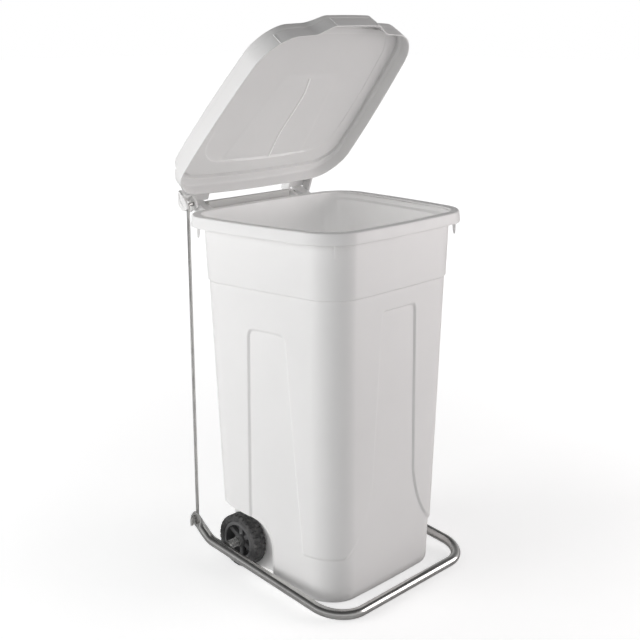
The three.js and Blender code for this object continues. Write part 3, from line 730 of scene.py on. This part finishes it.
LID_MATRIX = Matrix.Translation(Vector(HINGE) * MM) @ Matrix.Rotation(-LID_OPEN, 4, "X")
LID_SHIFT = LID_REAR - LID["half"][1]
CREASE = {"half": (192, 184), "corner": 62, "bulge": 12}
CREASE_SHIFT = LID_REAR - 246
PANEL_REAR = LID_REAR - 70
PANEL_FRONT = LID_REAR - 298
PANEL_MIDDLE = (PANEL_REAR + PANEL_FRONT) / 2
PANEL_HALF_REAR = 122
PANEL_HALF_FRONT = 82
SHELF_HEIGHT = 28.5
COVE_HEIGHT = 29.8
FIELD_HEIGHT = 31.8
CREASE_DEPTH = 1.1
SHOULDER_HEIGHT = 46.4
DOME_RISE = 6


def lid_ring(height, inset, reach=0.0, pull=0.0, flush=0.0):
    """Ring at a height over the free edge. reach pushes the middle of the front forward, pull draws the
    hinge side forward, and flush draws in the front between the ends of the step."""
    ring = plan_ring(LID, LID_SEAT + height, inset, LID_SHIFT, even_sides(LID_SIDE_STEPS))
    x, y = ring[:, 0], ring[:, 1] - LID_SHIFT
    share = smooth((GRIP_RUNOUT - np.abs(x)) / (GRIP_RUNOUT - GRIP_HALF))
    front = y < -LID["half"][1] * 0.6
    moved = np.where(front, reach * share, 0) + pull * smooth((y - 40) / (LID["half"][1] - 40))
    ring[:, 1] -= moved - np.where(front & (np.abs(x) < STEP_HALF), flush, 0)
    return ring


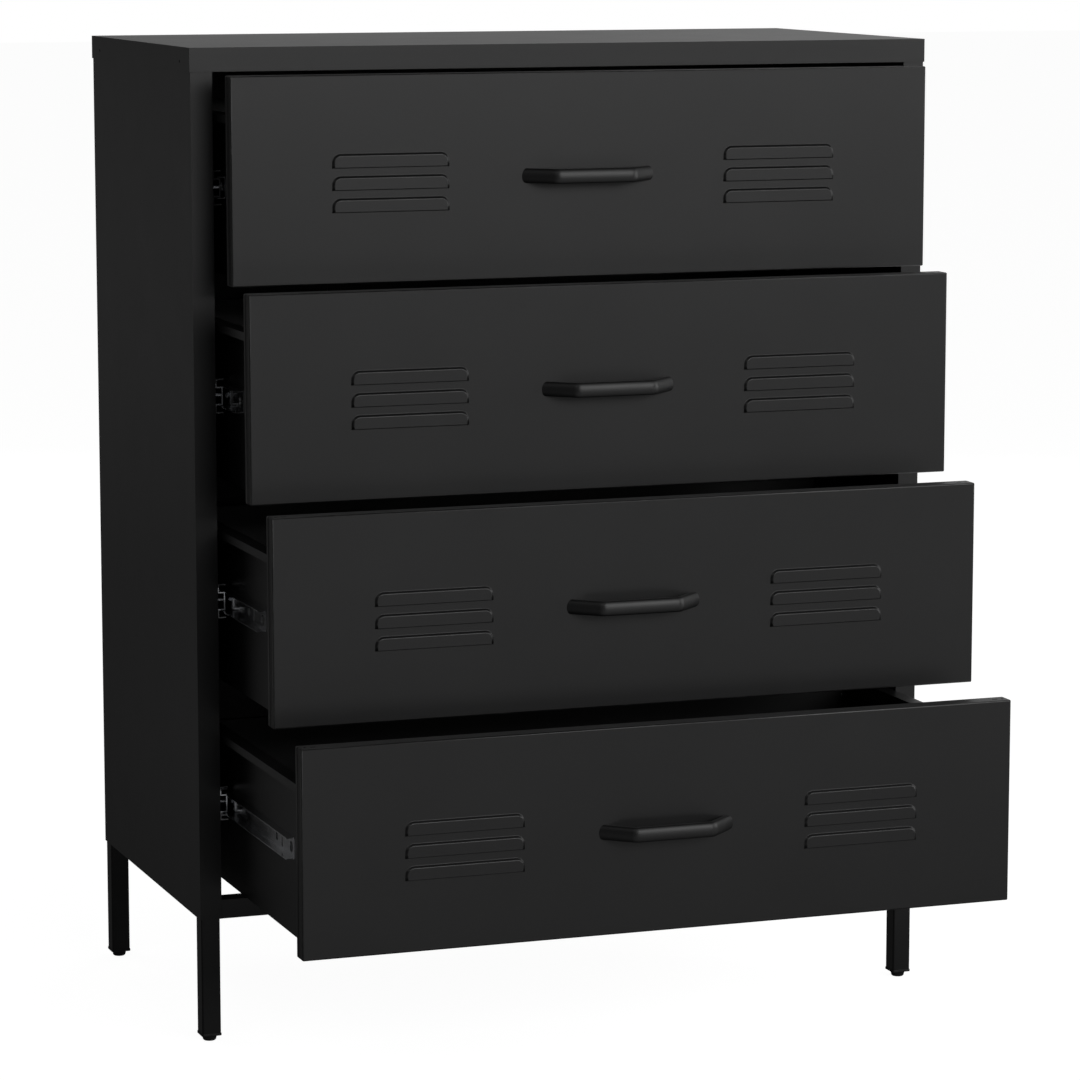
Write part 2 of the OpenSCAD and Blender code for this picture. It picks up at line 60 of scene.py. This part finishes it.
# A piece's material indexes: its plain faces, and its folds and edges.
PLAIN, EDGE = 0, 1

# Points that are nearer than this become one.
SAME_POINT = 0.01 * MM


# ---- materials ----

class Shader:
    """A Principled shader and the nodes that feed it. Lengths are in metres."""

    def __init__(self, name, metallic=0.0, specular=0.5):
        self.material = bpy.data.materials.new(name)
        self.material.use_nodes = True
        self.tree = self.material.node_tree
        self.principled = self.tree.nodes["Principled BSDF"]
        self.principled.inputs["Metallic"].default_value = metallic
        self.principled.inputs["Specular IOR Level"].default_value = specular
        self.place = self.add("ShaderNodeTexCoord").outputs["Object"]

    def add(self, kind, **settings):
        node = self.tree.nodes.new(kind)
        for name, value in settings.items():
            setattr(node, name, value)
        return node

    def link(self, start, end):
        self.tree.links.new(start, end)

    def stretched(self, scale):
        """The place on the piece, with each axis scaled."""
        mapping = self.add("ShaderNodeMapping")
        mapping.inputs["Scale"].default_value = scale
        self.link(self.place, mapping.inputs["Vector"])
        return mapping.outputs["Vector"]

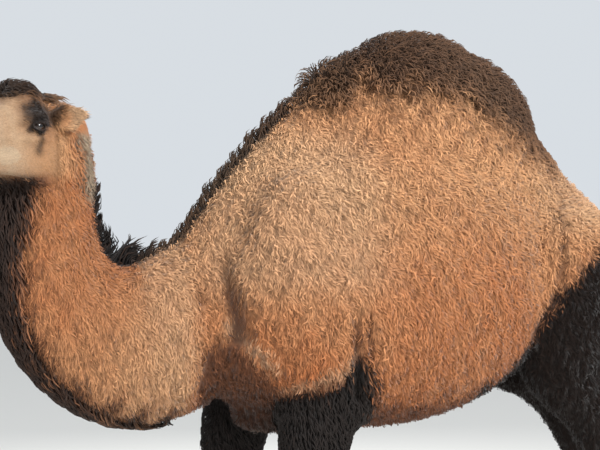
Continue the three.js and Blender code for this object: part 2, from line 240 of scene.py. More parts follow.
# The neck sinks from the shoulders into a deep bow and rises nearly upright to the head.
neckPath = smoothStations([
    [0, -50, 1400, 190], [0, -210, 1340, 218], [0, -350, 1262, 260], [4, -490, 1214, 262],
    [14, -640, 1260, 224], [28, -750, 1392, 192], [42, -790, 1570, 170], [52, -785, 1720, 161],
    [58, -782, 1830, 141],
], 28)


def striding(points, stride, top):
    # Little of the stride at the top of a leg, the whole of it at the foot.
    return [[x, y + stride * (1 - 0.55 * min(z, top) / top), z, r] for x, y, z, r in points]


def footMasses(side, y, size):
    x = side * body["legSpread"]
    return [
        *mass(24, ball([x, y + 10, 32], [90 * size, 104 * size, 42])),
        *mass(18, *[ball([x + toe * size, y - 64 * size, 31], [48 * size, 80 * size, 37], 5)
                    for toe in (42, -42)]),
        *mass(34, limb([[x, y + 40 * size, 136, 40], [x, y - 62 * size, 50, 40]])),
        *mass(44, ball([x, y + 14 * size, 66], [66 * size, 80 * size, 52])),
        *hollow(12, ball([x, y - 146 * size, 56], [7, 56 * size, 60])),
    ]


def forelegPath(side):
    x, knee, fetlock = side * body["legSpread"], body["kneeHeight"], body["fetlockHeight"]
    return smoothStations(striding([
        [x + side * 22, 85, 1110, 118], [x + side * 18, 30, 980, 118], [x + side * 12, 12, 860, 106],
        [x + side * 4, 8, 720, 78], [x, 0, knee + 40, 63], [x, -6, knee - 30, 59], [x, 6, knee - 120, 46],
        [x, 8, fetlock + 110, 42], [x, 4, fetlock, 49], [x, -22, fetlock - 70, 45], [x, -34, 60, 52],
    ], body["foreStride"][side], 1150), 30)


def foreleg(side):
    return [*mass(60, limb(forelegPath(side), 0.88)), *footMasses(side, body["foreStride"][side] - 48, 1.06)]


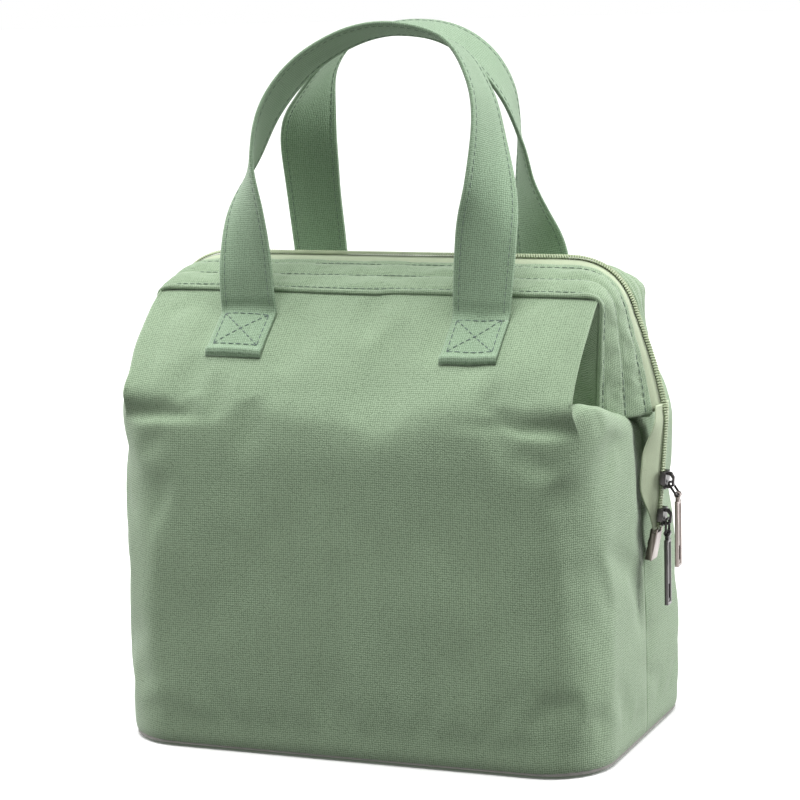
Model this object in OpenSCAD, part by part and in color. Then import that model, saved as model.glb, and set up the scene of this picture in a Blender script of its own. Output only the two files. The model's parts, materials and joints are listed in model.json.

-- -- --

--- Task goal ---
Repeat all of the entries exactly.

--- Solution for this task ---
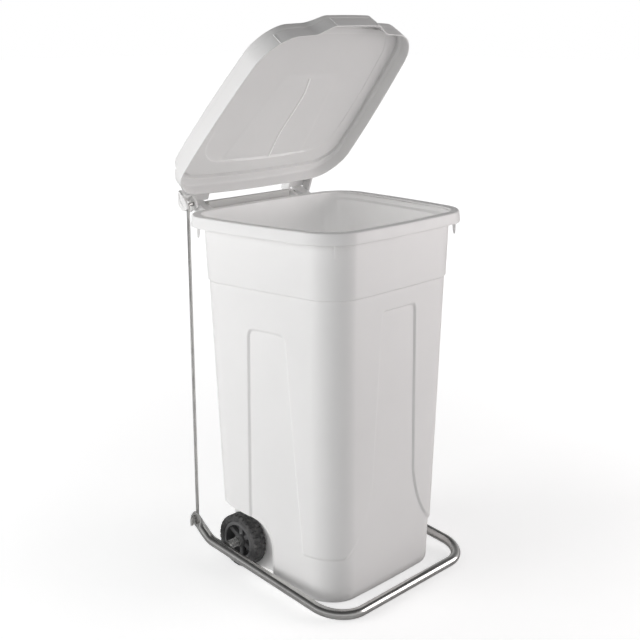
The three.js and Blender code for this object continues. Write part 3, from line 730 of scene.py on. This part finishes it.
LID_MATRIX = Matrix.Translation(Vector(HINGE) * MM) @ Matrix.Rotation(-LID_OPEN, 4, "X")
LID_SHIFT = LID_REAR - LID["half"][1]
CREASE = {"half": (192, 184), "corner": 62, "bulge": 12}
CREASE_SHIFT = LID_REAR - 246
PANEL_REAR = LID_REAR - 70
PANEL_FRONT = LID_REAR - 298
PANEL_MIDDLE = (PANEL_REAR + PANEL_FRONT) / 2
PANEL_HALF_REAR = 122
PANEL_HALF_FRONT = 82
SHELF_HEIGHT = 28.5
COVE_HEIGHT = 29.8
FIELD_HEIGHT = 31.8
CREASE_DEPTH = 1.1
SHOULDER_HEIGHT = 46.4
DOME_RISE = 6


def lid_ring(height, inset, reach=0.0, pull=0.0, flush=0.0):
    """Ring at a height over the free edge. reach pushes the middle of the front forward, pull draws the
    hinge side forward, and flush draws in the front between the ends of the step."""
    ring = plan_ring(LID, LID_SEAT + height, inset, LID_SHIFT, even_sides(LID_SIDE_STEPS))
    x, y = ring[:, 0], ring[:, 1] - LID_SHIFT
    share = smooth((GRIP_RUNOUT - np.abs(x)) / (GRIP_RUNOUT - GRIP_HALF))
    front = y < -LID["half"][1] * 0.6
    moved = np.where(front, reach * share, 0) + pull * smooth((y - 40) / (LID["half"][1] - 40))
    ring[:, 1] -= moved - np.where(front & (np.abs(x) < STEP_HALF), flush, 0)
    return ring


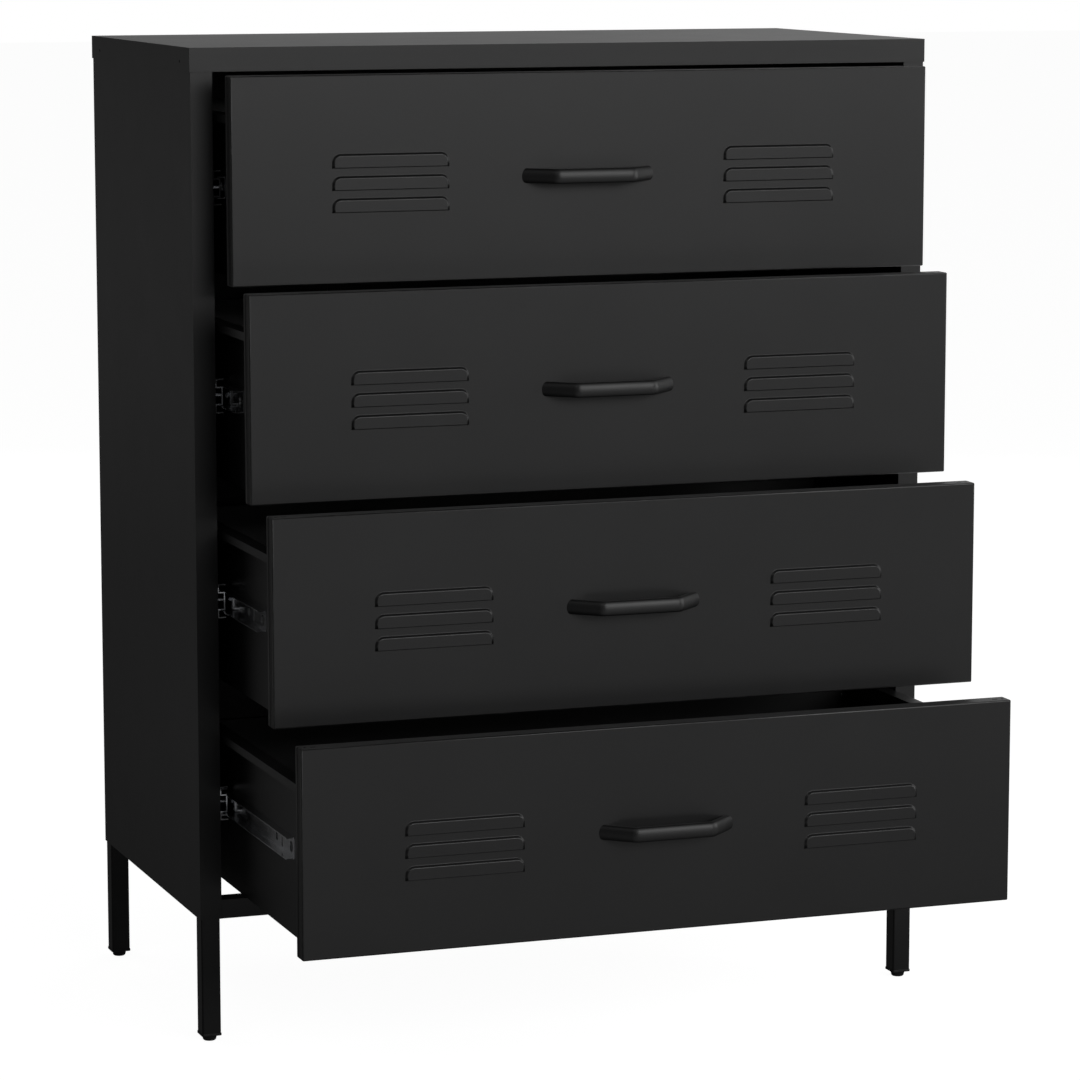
Write part 2 of the OpenSCAD and Blender code for this picture. It picks up at line 60 of scene.py. This part finishes it.
# A piece's material indexes: its plain faces, and its folds and edges.
PLAIN, EDGE = 0, 1

# Points that are nearer than this become one.
SAME_POINT = 0.01 * MM


# ---- materials ----

class Shader:
    """A Principled shader and the nodes that feed it. Lengths are in metres."""

    def __init__(self, name, metallic=0.0, specular=0.5):
        self.material = bpy.data.materials.new(name)
        self.material.use_nodes = True
        self.tree = self.material.node_tree
        self.principled = self.tree.nodes["Principled BSDF"]
        self.principled.inputs["Metallic"].default_value = metallic
        self.principled.inputs["Specular IOR Level"].default_value = specular
        self.place = self.add("ShaderNodeTexCoord").outputs["Object"]

    def add(self, kind, **settings):
        node = self.tree.nodes.new(kind)
        for name, value in settings.items():
            setattr(node, name, value)
        return node

    def link(self, start, end):
        self.tree.links.new(start, end)

    def stretched(self, scale):
        """The place on the piece, with each axis scaled."""
        mapping = self.add("ShaderNodeMapping")
        mapping.inputs["Scale"].default_value = scale
        self.link(self.place, mapping.inputs["Vector"])
        return mapping.outputs["Vector"]

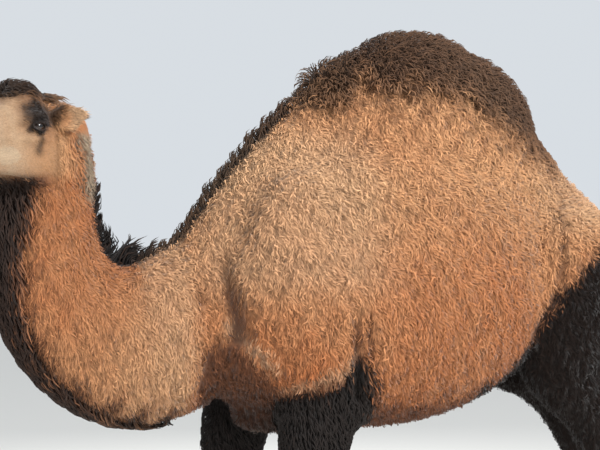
Continue the three.js and Blender code for this object: part 2, from line 240 of scene.py. More parts follow.
# The neck sinks from the shoulders into a deep bow and rises nearly upright to the head.
neckPath = smoothStations([
    [0, -50, 1400, 190], [0, -210, 1340, 218], [0, -350, 1262, 260], [4, -490, 1214, 262],
    [14, -640, 1260, 224], [28, -750, 1392, 192], [42, -790, 1570, 170], [52, -785, 1720, 161],
    [58, -782, 1830, 141],
], 28)


def striding(points, stride, top):
    # Little of the stride at the top of a leg, the whole of it at the foot.
    return [[x, y + stride * (1 - 0.55 * min(z, top) / top), z, r] for x, y, z, r in points]


def footMasses(side, y, size):
    x = side * body["legSpread"]
    return [
        *mass(24, ball([x, y + 10, 32], [90 * size, 104 * size, 42])),
        *mass(18, *[ball([x + toe * size, y - 64 * size, 31], [48 * size, 80 * size, 37], 5)
                    for toe in (42, -42)]),
        *mass(34, limb([[x, y + 40 * size, 136, 40], [x, y - 62 * size, 50, 40]])),
        *mass(44, ball([x, y + 14 * size, 66], [66 * size, 80 * size, 52])),
        *hollow(12, ball([x, y - 146 * size, 56], [7, 56 * size, 60])),
    ]


def forelegPath(side):
    x, knee, fetlock = side * body["legSpread"], body["kneeHeight"], body["fetlockHeight"]
    return smoothStations(striding([
        [x + side * 22, 85, 1110, 118], [x + side * 18, 30, 980, 118], [x + side * 12, 12, 860, 106],
        [x + side * 4, 8, 720, 78], [x, 0, knee + 40, 63], [x, -6, knee - 30, 59], [x, 6, knee - 120, 46],
        [x, 8, fetlock + 110, 42], [x, 4, fetlock, 49], [x, -22, fetlock - 70, 45], [x, -34, 60, 52],
    ], body["foreStride"][side], 1150), 30)


def foreleg(side):
    return [*mass(60, limb(forelegPath(side), 0.88)), *footMasses(side, body["foreStride"][side] - 48, 1.06)]


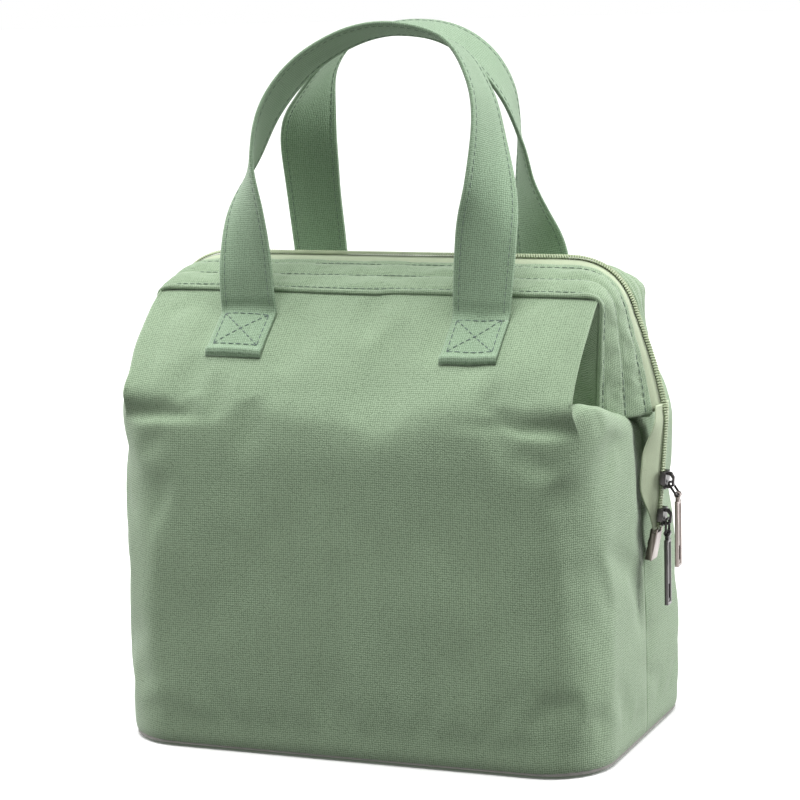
Model this object in OpenSCAD, part by part and in color. Then import that model, saved as model.glb, and set up the scene of this picture in a Blender script of its own. Output only the two files. The model's parts, materials and joints are listed in model.json.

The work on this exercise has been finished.